For one reason, and one reason only, I would like such rays to exist: they would show us that there is little difference between the criminal and the ordinary law-abiding citizen; and in reckoning the sum total of good and evil in each I am not certain that the criminal would always come off the worst.

But I am sure that we shall be in for lively times when we are able to explore each other’s minds.

[12]

There is that fellow Brown, he is a mystery to me; I feel sure that he is a rascal; I can’t imagine how he gets a living. He is a dangerous man! I avail myself of the first opportunity and turn my rays upon him; I rake him fore and aft, nothing escapes me, horrified though I am; I find him worse than I expected, but I take my mental photograph and use it too! I think it my duty to warn my friends against him. Brown hears of it and meets me—result: physical, not psychological, reasons keep me at home for a week.

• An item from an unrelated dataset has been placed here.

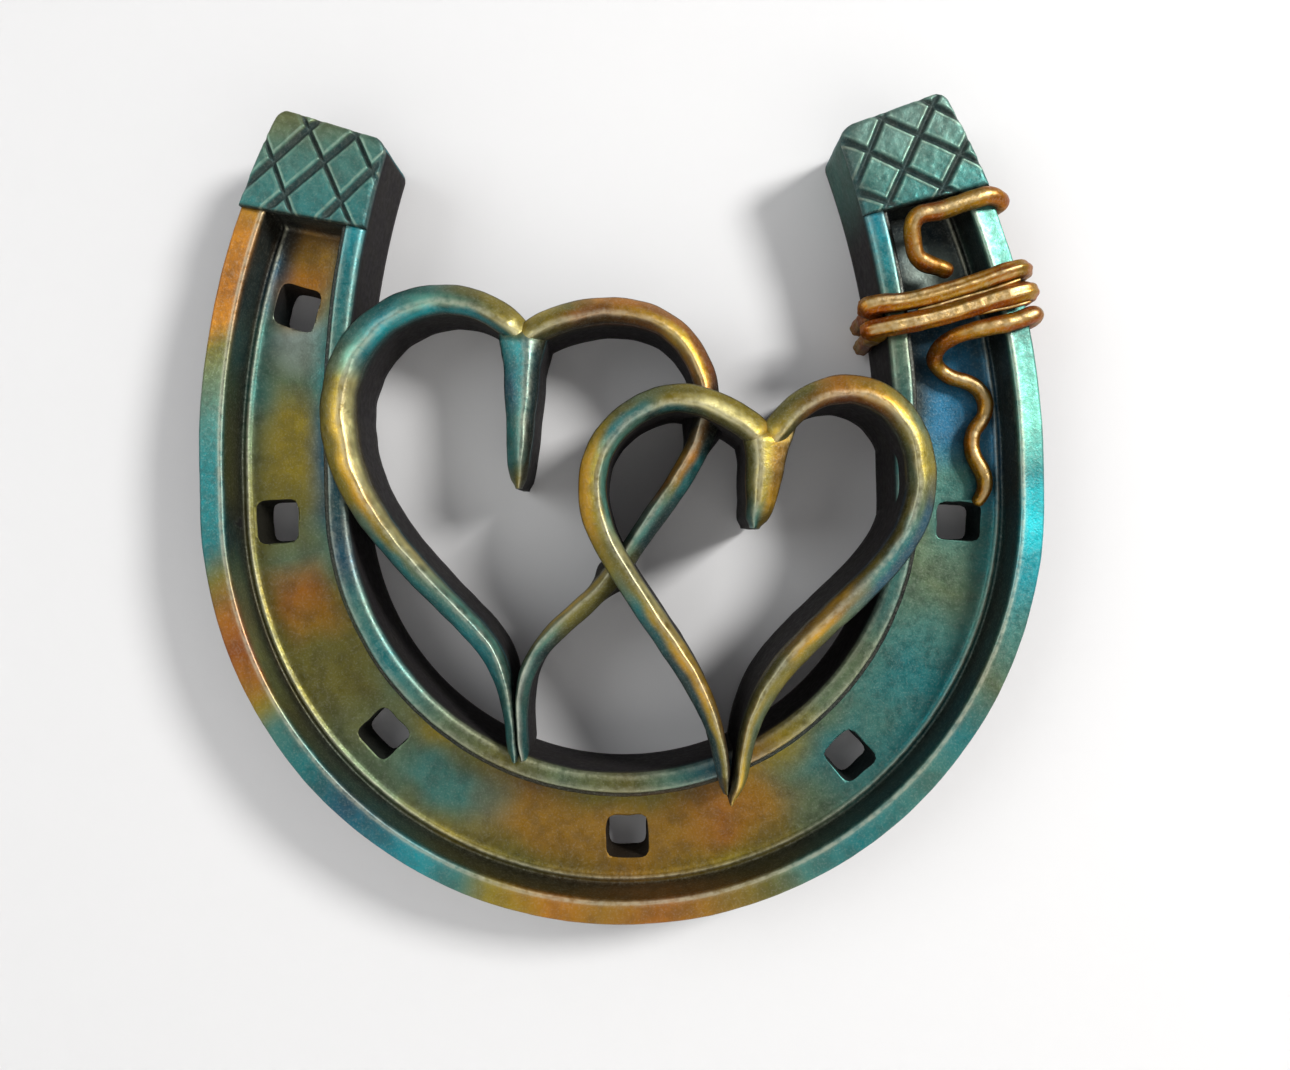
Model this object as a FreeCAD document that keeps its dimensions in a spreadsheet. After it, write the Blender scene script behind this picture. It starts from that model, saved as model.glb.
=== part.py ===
import FreeCAD, Part
import math
import os

import Sketcher
from FreeCAD import Placement, Rotation, Vector

# Wall-hanging ornamental horseshoe, hanging with its heels up.
# Frame: +Z up towards the heels, the flat back in the plane y = 0, the front face towards -Y,
# the origin at the centre of the toe's arcs, on the back plane.

doc = FreeCAD.newDocument("Horseshoe")
sheet = doc.addObject("Spreadsheet::Sheet", "Sizes")

SIZES = [
    ("shoe_thickness", 12.0, "back plane to the top of the rims"),
    ("channel_depth", 6.0, "top of the rims to the channel floor"),
    ("outer_radius", 60.0, "outside of the toe"),
    ("inner_radius", 38.7, "inside of the toe"),
    ("inner_rise", 0.5, "height of the inner arc's centre over the outer arc's"),
    ("outer_rim", 3.5, "width of the outer rim"),
    ("inner_rim", 3.0, "width of the inner rim"),
    ("outer_arm_start", 5.5, "height where the outside of the arms starts to lean in"),
    ("outer_arm_radius", 105.6, "radius of the outside of the arms"),
    ("inner_arm_start", 9.5, "height where the inside of the arms starts to lean in"),
    ("inner_arm_radius", 130.0, "radius of the inside of the arms"),
    ("heel_outer_height", 56.8, "height of the heel's outer corner"),
    ("heel_inner_height", 51.8, "height of the heel's inner corner"),
    ("heel_outer_round", 1.5, "rounding of the heel's outer corner"),
    ("heel_inner_round", 2.2, "rounding of the heel's inner corner"),
    ("pad_inner_height", 39.4, "height of the pad's lower edge on the inner wall"),
    ("pad_outer_height", 43.3, "height of the pad's lower edge on the outer wall"),
    ("pad_plate", 1.5, "thickness of the heel pad"),
    ("pad_inlay", 0.8, "depth of the seat that the heel pad lies in"),
    ("groove_width", 1.0, "width of the crosshatch grooves"),
    ("groove_depth", 0.6, "depth of the crosshatch grooves"),
    ("nail_circle", 49.5, "radius that the nail holes lie on"),
    ("nail_draft", 3.0, "degrees by which the nail holes narrow towards the back"),
    ("left_heart_height", 14.0, "back plane to the crest of the left heart"),
    ("right_heart_height", 18.0, "back plane to the crest of the right heart"),
    ("left_spike_height", 13.0, "back plane to the crest of the left heart's spike"),
    ("right_spike_height", 17.2, "back plane to the crest of the right heart's spike"),
    ("crest_round", 0.6, "rounding of the hearts' crests"),
    ("wire_diameter", 2.1, "diameter of the copper wire"),
    ("thin_diameter", 0.55, "diameter of the thin strands between the turns"),
    ("wire_gap", 0.1, "clearance between the wire and the shoe"),
]

for row, (alias, value, meaning) in enumerate(SIZES, start=1):
    sheet.set(f"A{row}", alias)
    sheet.set(f"B{row}", str(value))
    sheet.set(f"C{row}", meaning)
    sheet.setAlias(f"B{row}", alias)
doc.recompute()

size = {alias: float(sheet.get(alias)) for alias, _, _ in SIZES}

LEFT, RIGHT = -1, 1


# ---------------------------------------------------------------- helpers

# a pocket that takes away less than this many cubic millimetres has missed its body
LEAST_CUT = 0.01


def new_body(name):
    """A PartDesign body whose label is the node's name."""
    body = doc.addObject("PartDesign::Body", name)
    body.Label = name
    return body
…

Would the world be happier, would justice be better administered if we acquired through science “manuals” or evolution powers of this description? I think not! Better, I say, a hundred times better for us to remain in our present state of ignorance, thinking the best of each other, than for us to “probe in the bowels of unwelcome truth.”

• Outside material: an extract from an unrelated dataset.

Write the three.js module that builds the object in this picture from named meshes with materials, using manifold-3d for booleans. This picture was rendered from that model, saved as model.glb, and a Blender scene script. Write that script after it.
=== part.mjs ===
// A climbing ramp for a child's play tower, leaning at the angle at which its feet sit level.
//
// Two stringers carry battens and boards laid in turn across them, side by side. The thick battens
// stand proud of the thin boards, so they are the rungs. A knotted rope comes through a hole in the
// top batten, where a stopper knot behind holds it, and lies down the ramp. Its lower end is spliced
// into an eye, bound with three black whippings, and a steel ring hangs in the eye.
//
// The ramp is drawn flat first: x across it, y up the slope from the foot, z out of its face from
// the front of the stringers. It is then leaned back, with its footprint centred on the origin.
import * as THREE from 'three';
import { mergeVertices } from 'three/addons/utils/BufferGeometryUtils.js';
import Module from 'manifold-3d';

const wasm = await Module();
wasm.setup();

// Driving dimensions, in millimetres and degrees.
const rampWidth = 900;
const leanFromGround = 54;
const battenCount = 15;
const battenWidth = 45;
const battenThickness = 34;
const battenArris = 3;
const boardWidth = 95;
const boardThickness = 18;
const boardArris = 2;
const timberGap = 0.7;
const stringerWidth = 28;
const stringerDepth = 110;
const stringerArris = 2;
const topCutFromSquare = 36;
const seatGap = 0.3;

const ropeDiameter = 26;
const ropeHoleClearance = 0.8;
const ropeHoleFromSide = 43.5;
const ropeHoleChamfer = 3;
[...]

But the study of criminal psychology has its place, or ought to have its place, and an important place too, in our penal administration; and our prisons, when they are properly conducted, will become at once mental and physical observatories.

It is in this department of administration, not in courts of justice, the criminal psychologist may pursue his investigations, exercise his powers and develop his science without fear of doing any serious wrong. Not that prison is of all places the best, but for the reason that in prison material is always at hand for the purpose. But I shall deal with this more fully in another chapter.